John William Burgon wrote: "Once for all, we request it may be clearly understood that we do not, by any means, claim perfection for the Received Text. We entertain no extravagant notions on this subject. Again and again we shall have occasion to point out that the Textus Receptus needs correction" (The Revision Revised, p. 21, footnote 3). John William Burgon maintained that “in not a few particulars, the ‘Textus receptus’ does call for Revision” (p. 107). Burgon wrote: “That some corrections of the Text were necessary, we are well aware” (p. 224, footnote 1). Burgon himself asked: “who in his senses, --what sane man in Great Britain, --ever dreamed of regarding the ‘Received,‘ --aye, or any other known ‘Text,‘ --as a standard from which there shall be no appeal? Have I ever done so? Have I ever implied as much? If I have, show me where” (p. 385). Dean Burgon himself asserted: “If, on the contrary, I have ever once appealed to the ‘Received Text,‘ and made it my standard, --why do you not prove the truth of your allegation by adducing in evidence that one particular instance?“ instead of bringing against me a charge which is utterly without foundation (p. 388). Burgon asked: “Who, pray, since the invention of printing was ever known to put forward any existing Text as ‘a final standard’?“ (p. 392). Burgon asserted: “So far am I from pinning my faith to it [the Textus Receptus], that I eagerly make my appeal from it to the threefold witness of Copies, Versions, Fathers, whenever I find its testimony challenged” (Ibid.). Burgon as edited by Edward Miller asserted: “I am not defending the ‘Textus Receptus’” (Traditional Text of the Holy Gospels, p. 15). Burgon added: “That it is without authority to bind, nay, that it calls for skillful revision in every part, is freely admitted. I do not believe it to be absolutely identical with the true Traditional Text” (Ibid.). Burgon asserted: “Where any part of it conflicts with the fullest evidence attainable, there I believe that it calls for correction” (Ibid.).

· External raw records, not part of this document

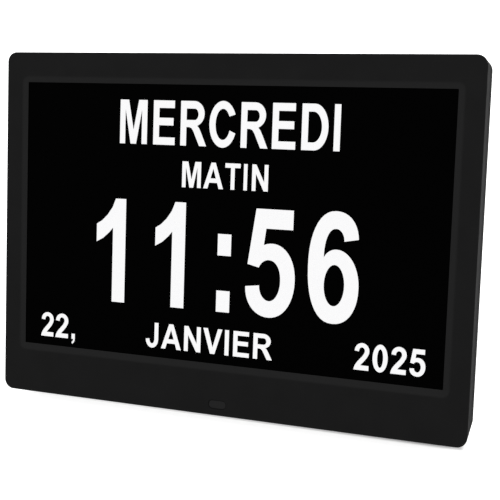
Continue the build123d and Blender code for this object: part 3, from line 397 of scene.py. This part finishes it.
# Each letter stands on height 0, with its top at height 100: its outlines, then its width.
letters = {
    "M": (
        [
            [
                (0, 0), (0, 100), (30.2, 100), (48.4, 32), (66.4, 100), (96.6, 100), (96.6, 0),
                (77.8, 0), (77.8, 78.7), (58, 0), (38.6, 0), (18.8, 78.7), (18.8, 0),
            ]
        ],
        96.6,
    ),
    "E": (
        [
            [
                (0, 0), (0, 100), (74, 100), (74, 83), (20.2, 83), (20.2, 61), (70.5, 61),
                (70.5, 44), (20.2, 44), (20.2, 17), (76, 17), (76, 0),
            ]
        ],
        76,
    ),
    "R": (
        [
            [
                (0, 0), (0, 100), *sweep_arc(46, 72, 35.8, 28, 90, -62), (57.5, 45), (64, 40),
                (70.5, 31), (89.9, 0), (65.8, 0), (51.5, 22), (44.5, 33), (38, 39.5), (30, 41.7),
                (20.2, 41.7), (20.2, 0),
            ],
            [(20.2, 57.7), (20.2, 83.1), *sweep_arc(48, 70.4, 13, 12.7, 90, -90)],
        ],
        89.9,
    ),
    "C": (
        [
            [
                *sweep_arc(46.5, 50, 46.5, 51.7, 25.7, 338),
                *sweep_arc(46.5, 50, 25.2, 34.4, 337.4, 31),
            ]
        ],
        89.6,
    ),
    "D": (
        [
            [(0, 0), (0, 100), *sweep_arc(40, 50, 44, 50, 90, -90)],
            [(20.2, 17), (20.2, 83), *sweep_arc(36, 50, 27.5, 33, 90, -90)],
        ],
        84,
    ),
    "I": ([[(0, 0), (0, 100), (20, 100), (20, 0)]], 20),
    "A": (
        [
            [(0, 0), (39, 100), (60, 100), (100, 0), (78, 0), (69.6, 22.7), (29.6, 22.7), (21.4, 0)],
            [(36, 39.6), (49.3, 76.7), (63, 39.6)],
        ],
        100,
    ),
    "T": (
        [[(0, 83), (0, 100), (80, 100), (80, 83), (50.1, 83), (50.1, 0), (29.9, 0), (29.9, 83)]],
        80,
    ),
    "N": (
        [
            [
                (0, 0), (0, 100), (19.6, 100), (60.6, 33), (60.6, 100), (79.4, 100), (79.4, 0),
                (59, 0), (18.8, 65), (18.8, 0),
            ]
        ],
        79.4,
    ),
    "J": (
        [
            [
                (46, 100), (66.3, 100), *sweep_arc(33.2, 34, 33.1, 35.7, 0, -178), (19.6, 35),
                *sweep_arc(32.8, 33, 13.2, 17.3, 180, 360),
            ]
        ],
        66.3,
    ),
    "V": ([[(35.5, 0), (0, 100), (22, 100), (47, 26), (71.4, 100), (92.8, 100), (57, 0)]], 92.8),
    "0": ([sweep_arc(32, 50, 32, 51, *full_ring), sweep_arc(32, 50, 12.5, 34, *full_ring)], 64),
    "1": (
        [
            [
                (43.8, 0), (24.7, 0), (24.7, 72), (19, 67.2), (10, 61.5), (0, 57.5), (0, 74.8),
                (8, 78.3), (16.2, 84.1), (23.5, 91.5), (28.3, 100), (43.8, 100),
            ]
        ],
        43.8,
    ),
    "2": (
        [
            [
                (66.9, 17.7), (66.9, 0), (0, 0), (2.2, 10), (6.8, 19.2), (15, 29.8), (28, 42.9),
                (39, 53.5), *sweep_arc(34.9, 70.9, 12.9, 13.3, -30, 175), (21.3, 68.6), (2.2, 70.5),
                *sweep_arc(35.2, 71, 32.6, 29, 178, -30), (57, 46), (43.6, 31.4), (34, 22.5),
                (30.2, 17.7),
            ]
        ],
        67.8,
    ),
    "5": (
        [
            [
                (8.5, 98.4), (44.1, 98.4), (44.1, 80.6), (18.6, 80.6), (16.6, 64.4),
                *sweep_arc(24.6, 34.5, 22.7, 32.7, 110, 0, 2.1),
                *sweep_arc(23.1, 34.5, 24.2, 35.5, 0, -90, 2.1),
                *sweep_arc(23.1, 26.4, 23.1, 27.4, -90, -180, 2.1), (13.4, 28.1),
                *sweep_arc(23.2, 28.1, 9.8, 13.9, 180, 270), *sweep_arc(23.2, 33, 10.3, 18.8, 270, 360),
                *sweep_arc(21.9, 33, 11.6, 19, 0, 90, 2.2), *sweep_arc(21.9, 39, 10.3, 13, 90, 155),
                (1.5, 47.1),
            ]
        ],
        47.7,
    ),
    "6": (
        [
            [
                *sweep_arc(23.6, 73, 20.7, 27.2, 5, 90, 2.2),
                *sweep_arc(23.6, 50, 23.4, 50.2, 90, 180, 2.2),
                *sweep_arc(23.9, 50, 23.7, 51, 180, 270, 2.3),
                *sweep_arc(24, 33, 21.7, 34, 270, 360, 2.2),
                *sweep_arc(25.2, 33, 20.5, 33, 0, 90),
                *sweep_arc(25.2, 52, 12.5, 14, 90, 150),
                *sweep_arc(24, 58, 10, 26.4, 180, 90, 2.2),
                *sweep_arc(24.4, 73.5, 7.3, 10.9, 90, 0),
            ],
            sweep_arc(24, 33.6, 9.05, 18.6, *full_ring),
        ],
        46.4,
    ),
    ":": (
        [
            [(0, 0), (0, 20), (14.4, 20), (14.4, 0)],
            [(0, 52.8), (0, 72.9), (14.4, 72.9), (14.4, 52.8)],
        ],
        14.4,
    ),
    ",": (
        [
            [
                (0, 0), (0, 21.5), (20, 21.5), (20, 2), (18.5, -7), (14, -14.5), (4.5, -20.5),
                (0, -13.5), (6.5, -9.5), (9.5, -4.5), (10, 0),
            ]
        ],
        20,
    ),
}

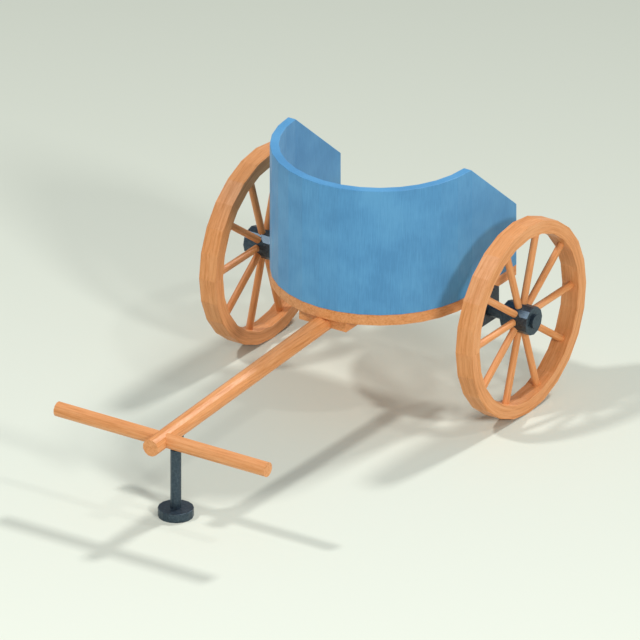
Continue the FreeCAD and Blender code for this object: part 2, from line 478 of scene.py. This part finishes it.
class CHARIOT_OT_floor(bpy.types.Operator):
    """Builds the floor: a bent frame with boards let into it"""
    bl_idname = "chariot.floor"
    bl_label = "Floor"

    def execute(self, context):
        settings = context.scene.chariot_floor
        wood = context.scene.chariot_wood
        radius = FLOOR_HIGH.x
        centre_y = FLOOR_LOW.y + radius
        inner = radius - settings.frame_mm * MM
        rear = FLOOR_HIGH.y
        shape = bmesh.new()
        outer_line, inner_line = (
            [Vector((reach, rear, 0))] + front_corners(reach, centre_y) + [Vector((-reach, rear, 0))]
            for reach in (radius, inner))
        rings = []
        for height in (FLOOR_LOW.z, FLOOR_HIGH.z):
            rings.append([[shape.verts.new((corner.x, corner.y, height)) for corner in line]
                          for line in (outer_line, inner_line)])
        (low_out, low_in), (high_out, high_in) = rings
        for index in range(len(outer_line) - 1):
            following = index + 1
            shape.faces.new((low_out[index], low_out[following], high_out[following], high_out[index]))
            shape.faces.new((low_in[index], high_in[index], high_in[following], low_in[following]))
            shape.faces.new((high_out[index], high_out[following], high_in[following], high_in[index]))
            shape.faces.new((low_out[index], low_in[index], low_in[following], low_out[following]))
        for index in (0, -1):
            shape.faces.new((low_out[index], high_out[index], high_in[index], low_in[index]))
        round_edges(shape, *FRAME_EDGE)
        bent = ash_wood("ash_wood_bent_frame", lambda tree: grain_straight(tree, "Y"), wood)
        frame_mesh = finished_mesh("floor_frame", shape)
        ring = mesh_piece("floor_frame", frame_mesh, "chassis", bent)

        shape = bmesh.new()
        count = round(2 * inner / (settings.board_mm * MM))
        pitch = 2 * inner / count
        half_groove = settings.groove_mm * MM / 2
        recess = settings.recess_mm * MM
        curve = front_corners(inner - 0.0002, centre_y)
        for index in range(count):
            from_x = -inner + index * pitch + half_groove
            to_x = -inner + (index + 1) * pitch - half_groove
            stops = sorted({from_x, to_x} | {corner.x for corner in curve if from_x < corner.x < to_x})
            edge = [Vector((x, front_edge(curve, x), 0)) for x in stops]
            outline = edge + [Vector((to_x, rear, 0)), Vector((from_x, rear, 0))]
            slab(shape, outline, FLOOR_LOW.z + recess, FLOOR_HIGH.z - recess)
        round_edges(shape, *BOARD_EDGE)
        boards_wood = ash_wood("ash_wood_floor_boards", lambda tree: grain_straight(tree, "Y"), wood)
        boards_mesh = finished_mesh("floor_boards", shape)
        boards = mesh_piece("floor_boards", boards_mesh, "chassis", boards_wood)
        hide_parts("floor_deck")
        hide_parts("floor_deck")
        return {"FINISHED"}


class CHARIOT_OT_stage(bpy.types.Operator):
    """Lays the pale floor, with painted light falloff in its colour, and sets the lamps and the camera"""
    bl_idname = "chariot.stage"
    bl_label = "Stage"

    def execute(self, context):
        # The floor's colour gradient is painted light, standing in for the lamps' falloff across the
        # floor.
        material, tree, shader = blank_material("pale_studio_floor_painted_falloff")
        x, y, z = object_axes(tree)
        along_x = maths(tree, "MULTIPLY", x, STAGE_PAINTED_FALLOFF_X)
        along_y = maths(tree, "MULTIPLY", y, STAGE_PAINTED_FALLOFF_Y)
        painted_falloff = maths(tree, "ADD", maths(tree, "ADD", along_x, along_y), 0.5)
        colour = ramp(tree, painted_falloff, STAGE_PAINTED_FALLOFF_COLOURS)
        tree.links.new(colour, shader.inputs["Base Color"])
        shader.inputs["Roughness"].default_value = 0.9
        shader.inputs["Specular IOR Level"].default_value = 0.1
        shape = bmesh.new()
        bmesh.ops.create_grid(shape, x_segments=1, y_segments=1, size=STAGE_HALF_WIDTH)
        mesh = finished_mesh("studio_floor", shape)
        mesh.materials.append(material)
        ground = bpy.data.objects.new("studio_floor", mesh)
        context.scene.collection.objects.link(ground)

        for name, towards, strength, spread_degrees in LAMPS:
            lamp = bpy.data.lights.new(name, "SUN")
            lamp.energy = strength
            lamp.angle = math.radians(spread_degrees)
            holder = bpy.data.objects.new(name, lamp)
            holder.rotation_euler = Vector(towards).to_track_quat("Z", "Y").to_euler()
            holder.location = Vector(towards) * LAMP_DISTANCE
            context.scene.collection.objects.link(holder)

        world = bpy.data.worlds.new("pale_room")
        world.use_nodes = True
        background = world.node_tree.nodes["Background"]
        background.inputs[0].default_value = linear(AMBIENT_COLOUR)
        background.inputs[1].default_value = AMBIENT_STRENGTH
        context.scene.world = world

        camera = bpy.data.cameras.new("camera")
        camera.type = "ORTHO"
        camera.ortho_scale = VIEW_WIDTH * WHEEL_RADIUS
        holder = bpy.data.objects.new("camera", camera)
        turn, tilt = CAMERA_TURN, CAMERA_TILT
        right = Vector((math.cos(turn), math.sin(turn), 0))
        up = Vector((-math.sin(turn) * math.sin(tilt), math.cos(turn) * math.sin(tilt),
                     math.cos(tilt)))
        back = right.cross(up)
        below_axle = Vector((0, WHEEL_CENTRE.y, 0))
        aim = below_axle + (right * AIM_RIGHT + up * AIM_UP) * WHEEL_RADIUS
        holder.location = aim + back * CAMERA_DISTANCE
        holder.rotation_euler = (math.pi / 2 - tilt, 0, turn)
        context.scene.collection.objects.link(holder)
        context.scene.camera = holder
        context.scene.view_settings.view_transform = "Standard"
        return {"FINISHED"}


class CHARIOT_PT_panel(bpy.types.Panel):
    """The chariot's settings and steps"""
    bl_idname = "CHARIOT_PT_panel"
    bl_label = "Chariot"
    bl_space_type = "VIEW_3D"
    bl_region_type = "UI"
    bl_category = "Chariot"

    def draw(self, context):
        groups = ((context.scene.chariot_wood, ("ring_mm", "pore_mm", "stretch", "relief_mm")),
                  (context.scene.chariot_paint, ("streak_mm", "patch_mm", "relief_mm")),
                  (context.scene.chariot_iron, ("scale_mm", "hammer_mm", "relief_mm")),
                  (context.scene.chariot_floor, ("board_mm", "frame_mm", "recess_mm", "groove_mm")))
        for settings, names in groups:
            box = self.layout.box()
            for name in names:
                box.prop(settings, name)
        for step in STEPS:
            self.layout.operator(step.bl_idname)


SETTINGS = (("chariot_wood", ChariotWood), ("chariot_paint", ChariotPaint), ("chariot_iron", ChariotIron),
            ("chariot_floor", ChariotFloor))
STEPS = (CHARIOT_OT_stage, CHARIOT_OT_wood, CHARIOT_OT_paint, CHARIOT_OT_iron, CHARIOT_OT_floor)


def register():
    for name, group in SETTINGS:
        bpy.utils.register_class(group)
        setattr(bpy.types.Scene, name, bpy.props.PointerProperty(type=group))
    for step in STEPS:
        bpy.utils.register_class(step)
    bpy.utils.register_class(CHARIOT_PT_panel)


def unregister():
    bpy.utils.unregister_class(CHARIOT_PT_panel)
    for step in reversed(STEPS):
        bpy.utils.unregister_class(step)
    for name, group in reversed(SETTINGS):
        delattr(bpy.types.Scene, name)
        bpy.utils.unregister_class(group)


def main():
    register()
    bpy.ops.chariot.stage()
    bpy.ops.chariot.wood()
    bpy.ops.chariot.paint()
    bpy.ops.chariot.iron()
    bpy.ops.chariot.floor()


if __name__ == "__main__":
    main()
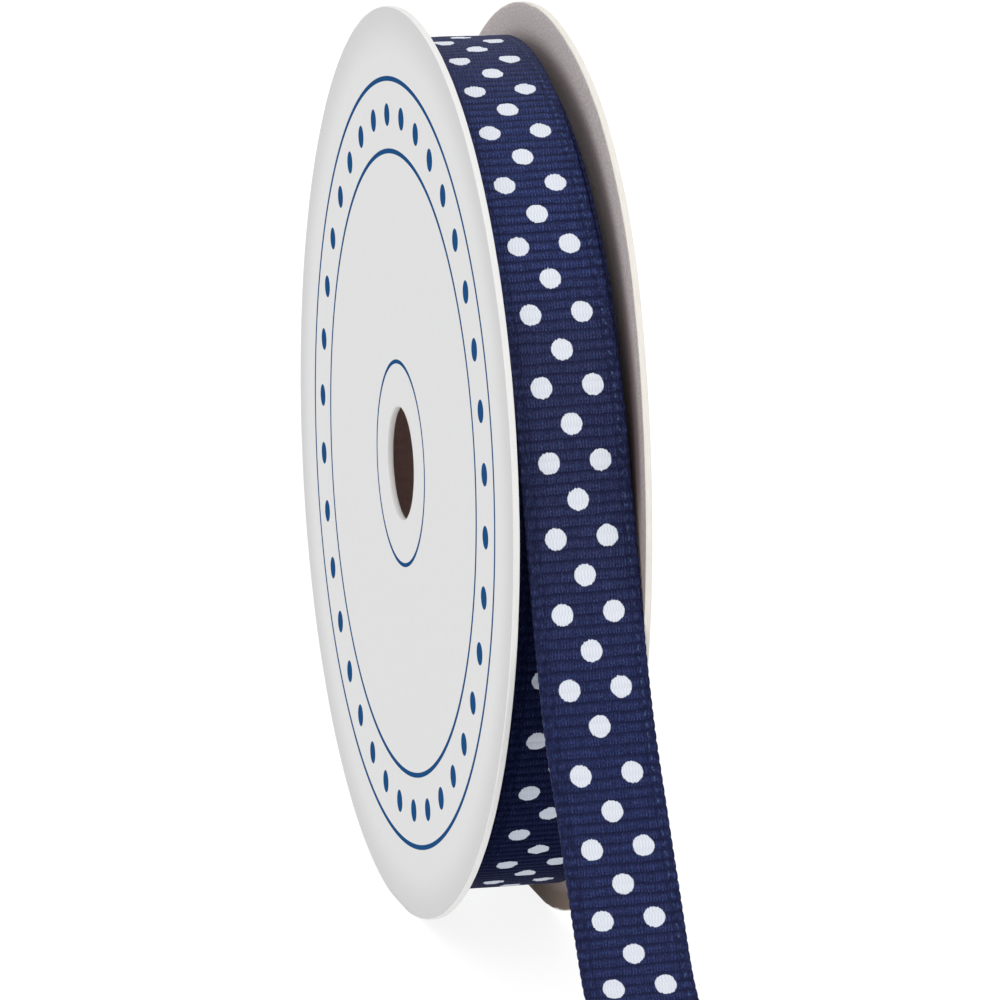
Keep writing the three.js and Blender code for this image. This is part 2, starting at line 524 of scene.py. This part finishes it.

Edward Miller concluded that the Traditional Text advocated by Dean Burgon would differ “in many passages” from the Textus Receptus (p. 96). In the introduction to another of Burgon’s books, Edward Miller asserted: “The Traditional Text must be found, not in a mere transcript, but in a laborious revision of the Received Text” (Causes of the Corruption of the Traditional Text, p. 1). In 1864, Burgon maintained that “the accumulated evidence of the last two centuries has enabled us to correct it [the Textus Receptus] with confidence in hundreds of places” (Treatise on the Pastoral Office, p. 69). Burgon noted: “GOD has not seen fit to work a succession of miracles for the protection even of His Word” (p. 64). Burgon claimed: “To some, it may seem a matter of regret that a perpetual miracle has not guarded the ispissma verba of the Spirit; but the wiser will judge differently” (p. 77). Burgon asserted: “From the very nature of the case, he who transcribes a MS. must fall into error sometimes” (p. 66). John William Burgon maintained “that the number of various readings in the New Testament properly so called has been greatly exaggerated,” and he asserted that “in reality they are exceedingly few in number” (Causes of the Corruption, p. 16; Green, UnHoly Hands, I, p. B-5). Burgon asserted: "Let it be also candidly admitted that even where (in our judgment) the Revisionists have erred, they have never had the misfortune seriously to obscure a single feature of Divine Truth" (Revision Revised, p. 232). Burgon as edited by Edward Miller wrote: “It may be regarded as certain that most of the aberrations discoverable in the Codexes of the Sacred Text have arisen in the first instance from the merest inadvertency of the scribes” (Causes of the Corruption, p. 21). John William Burgon wrote: “The Greek text ordinarily in use is that of Stephens, put forth at Paris in 1550” (Treatise on the Pastoral Office, p. 69). John William Burgon wrote: “The Greek text, as we have it in any ordinary edition, (that of Bp. Lloyd, for example, who reproduced that of Mill (1707), which is very nearly that of Stephens (1550),) is known to be generally correct, --quite correct enough for all practical purposes” (p. 70). Burgon wrote: “S. Luke’s history of the Temptation (4:8) contains five words which some ancient copyist must have inserted from remembering too well the parallel place in S. Matthew 4:10, and confounding it with the language of S. Matthew 16:23” (p. 76).